### Goal:
Reproduce the following material exactly, including every line.
══ Data
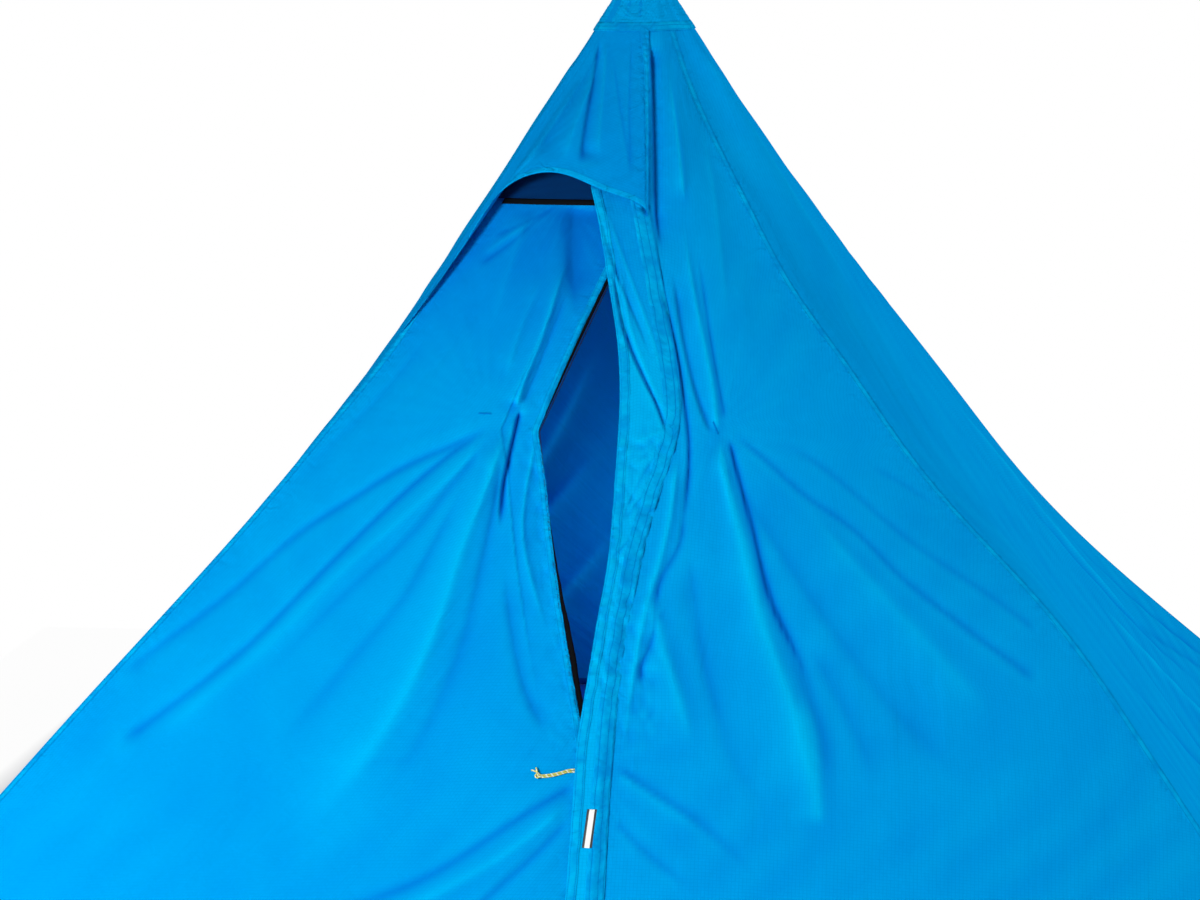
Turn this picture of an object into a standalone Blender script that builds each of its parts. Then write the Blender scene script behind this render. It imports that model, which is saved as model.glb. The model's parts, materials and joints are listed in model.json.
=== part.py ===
"""Pyramid tent with one centre pole, pitched. Metres, +Z up, front towards -Y.

The origin is on the ground under the peak. The canopy's four ridges follow a
catenary-like cut, so the sides are drawn in. A face is described by a (metres
along it), z (height) and n (metres outwards, level, from its outer surface).
"""
import math

import bmesh
import bpy
from mathutils import Matrix, Vector

# Canopy
HEIGHT = 1.45
HALF_BASE = 1.10
HEM_DRAW = 0.060
HALF_HEM_MIDDLE = HALF_BASE - HEM_DRAW
HALF_PEAK = 0.017
RIDGE_BOW = 0.318
SIDE_BOW = 0.12
FLAT_MIDDLE = 0.03
FABRIC = 0.0015
PEAK_OPENING = 0.020
PANEL_TOP = HEIGHT - PEAK_OPENING
GAP = 0.0003

# Front: zip, door and storm flap
ZIP_X = 0.016
ZIP_SLOT = 0.006
ZIP_BELOW_PEAK = 0.375
ZIP_TOP = HEIGHT - ZIP_BELOW_PEAK
DOOR_RISE = 0.015
DOOR_TOP = ZIP_TOP + DOOR_RISE
SEAM_PEAK_X = -0.004
SEAM_LAP = 0.008
OPEN_BOTTOM = 0.302
OPEN_WIDEST = 0.744
OPEN_WIDTH = 0.125
OPEN_CURVE = 0.70
FLAP_DROP = 0.025
FLAP_TOP = ZIP_TOP - FLAP_DROP
FLAP_LIFT = 0.0088
FLAP_SEAM = 0.008
FLAP_FREE_X = -0.021
FLAP_SEWN_X = 0.034
FLAP_SLACK_Z = 0.775
FLAP_SLACK_REACH = 0.17
FLAP_SLACK_FREE = 0.034
FLAP_SLACK_SEWN = 0.060
FLAP_LEAN_TOP = 0.030
FLAP_LEAN_LENGTH = 0.17
FLAP_ROLL = 0.0012
TAPE_WIDTH = 0.016
TAPE = 0.0010
COIL_WIDTH = 0.0030
COIL_GAP = 0.0006
COIL_TOP = 0.0002

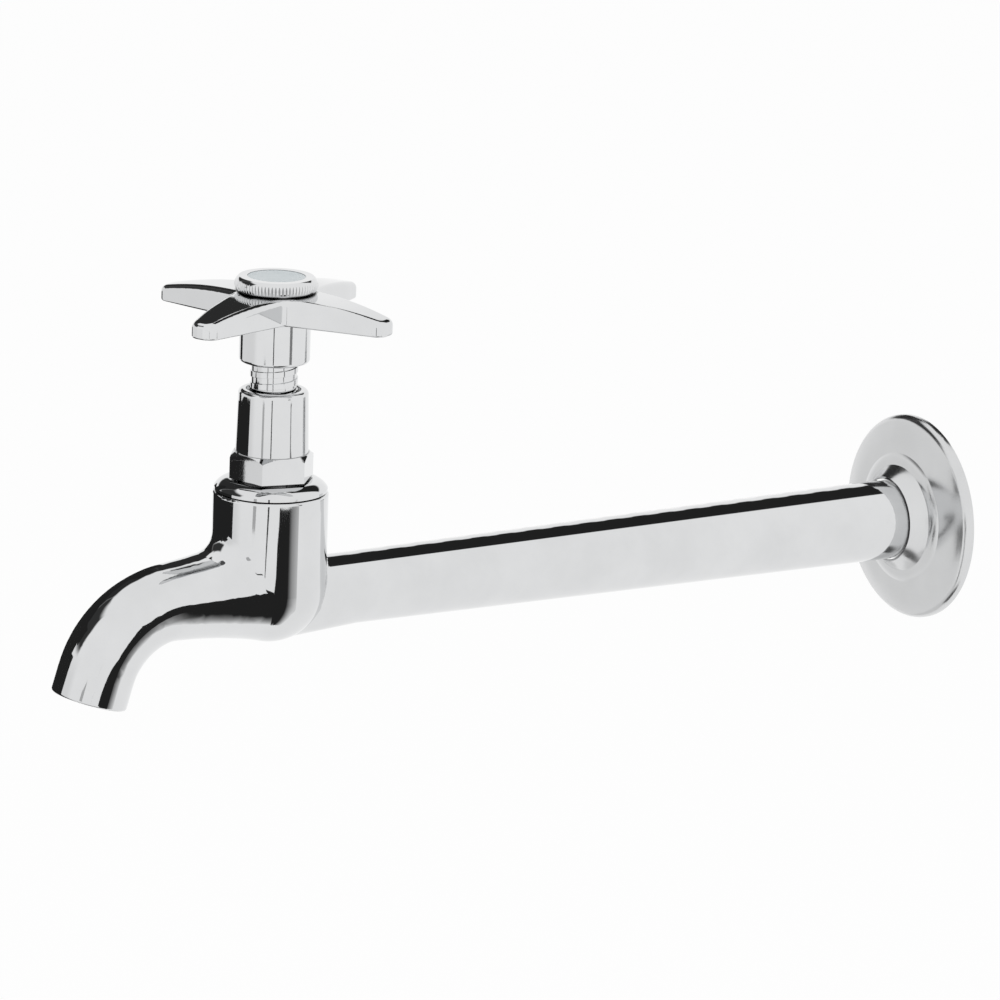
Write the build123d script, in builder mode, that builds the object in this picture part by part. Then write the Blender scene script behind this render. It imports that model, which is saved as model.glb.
════
### Solution to the exercise:
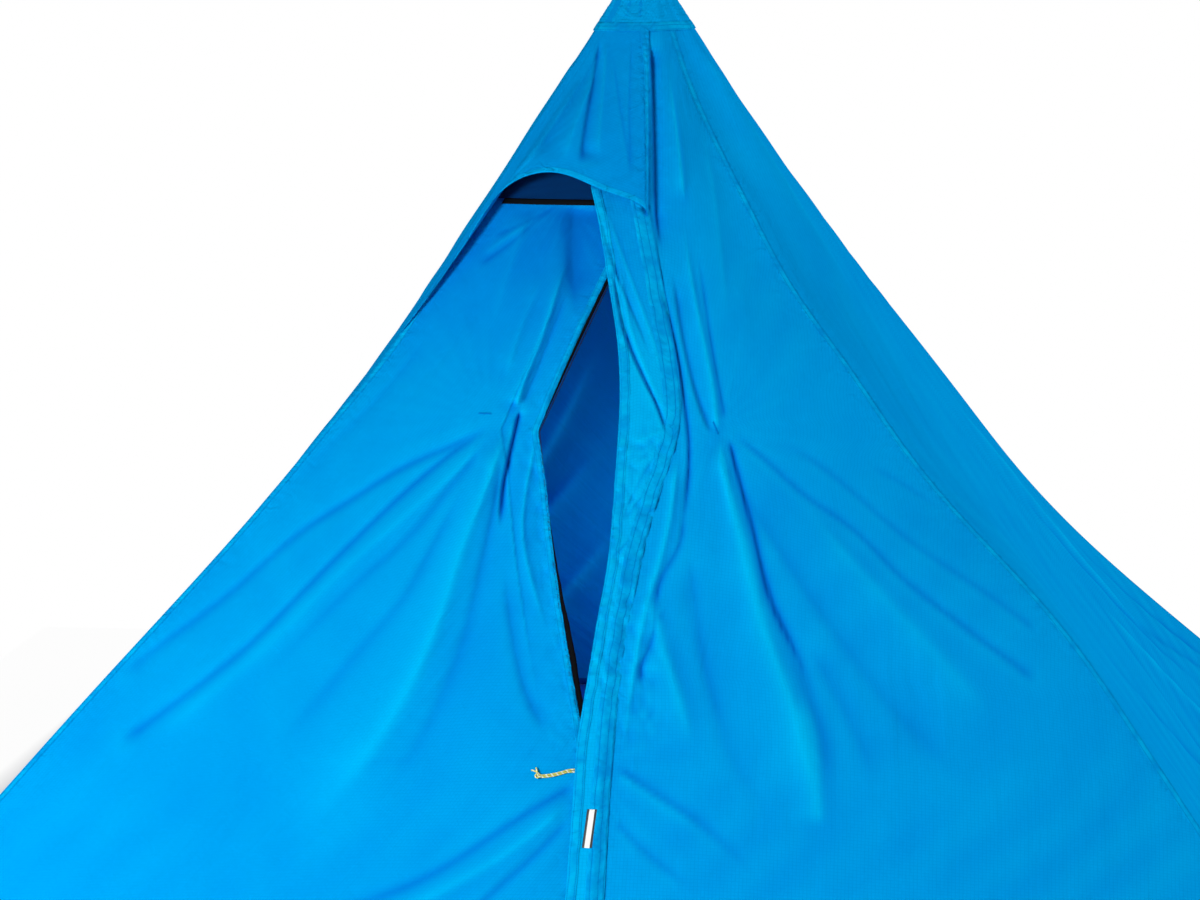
Turn this picture of an object into a standalone Blender script that builds each of its parts. Then write the Blender scene script behind this render. It imports that model, which is saved as model.glb. The model's parts, materials and joints are listed in model.json.
=== part.py ===
"""Pyramid tent with one centre pole, pitched. Metres, +Z up, front towards -Y.

The origin is on the ground under the peak. The canopy's four ridges follow a
catenary-like cut, so the sides are drawn in. A face is described by a (metres
along it), z (height) and n (metres outwards, level, from its outer surface).
"""
import math

import bmesh
import bpy
from mathutils import Matrix, Vector

# Canopy
HEIGHT = 1.45
HALF_BASE = 1.10
HEM_DRAW = 0.060
HALF_HEM_MIDDLE = HALF_BASE - HEM_DRAW
HALF_PEAK = 0.017
RIDGE_BOW = 0.318
SIDE_BOW = 0.12
FLAT_MIDDLE = 0.03
FABRIC = 0.0015
PEAK_OPENING = 0.020
PANEL_TOP = HEIGHT - PEAK_OPENING
GAP = 0.0003

# Front: zip, door and storm flap
ZIP_X = 0.016
ZIP_SLOT = 0.006
ZIP_BELOW_PEAK = 0.375
ZIP_TOP = HEIGHT - ZIP_BELOW_PEAK
DOOR_RISE = 0.015
DOOR_TOP = ZIP_TOP + DOOR_RISE
SEAM_PEAK_X = -0.004
SEAM_LAP = 0.008
OPEN_BOTTOM = 0.302
OPEN_WIDEST = 0.744
OPEN_WIDTH = 0.125
OPEN_CURVE = 0.70
FLAP_DROP = 0.025
FLAP_TOP = ZIP_TOP - FLAP_DROP
FLAP_LIFT = 0.0088
FLAP_SEAM = 0.008
FLAP_FREE_X = -0.021
FLAP_SEWN_X = 0.034
FLAP_SLACK_Z = 0.775
FLAP_SLACK_REACH = 0.17
FLAP_SLACK_FREE = 0.034
FLAP_SLACK_SEWN = 0.060
FLAP_LEAN_TOP = 0.030
FLAP_LEAN_LENGTH = 0.17
FLAP_ROLL = 0.0012
TAPE_WIDTH = 0.016
TAPE = 0.0010
COIL_WIDTH = 0.0030
COIL_GAP = 0.0006
COIL_TOP = 0.0002

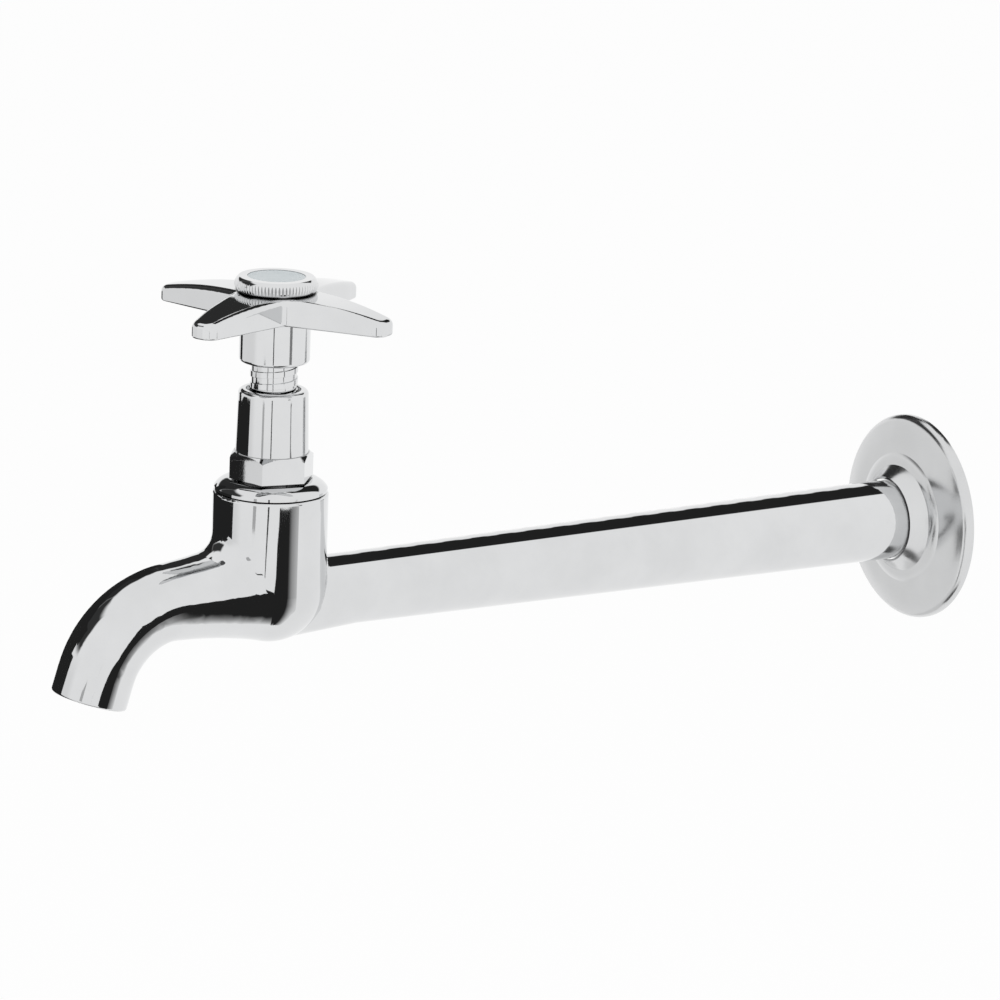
Write the build123d script, in builder mode, that builds the object in this picture part by part. Then write the Blender scene script behind this render. It imports that model, which is saved as model.glb.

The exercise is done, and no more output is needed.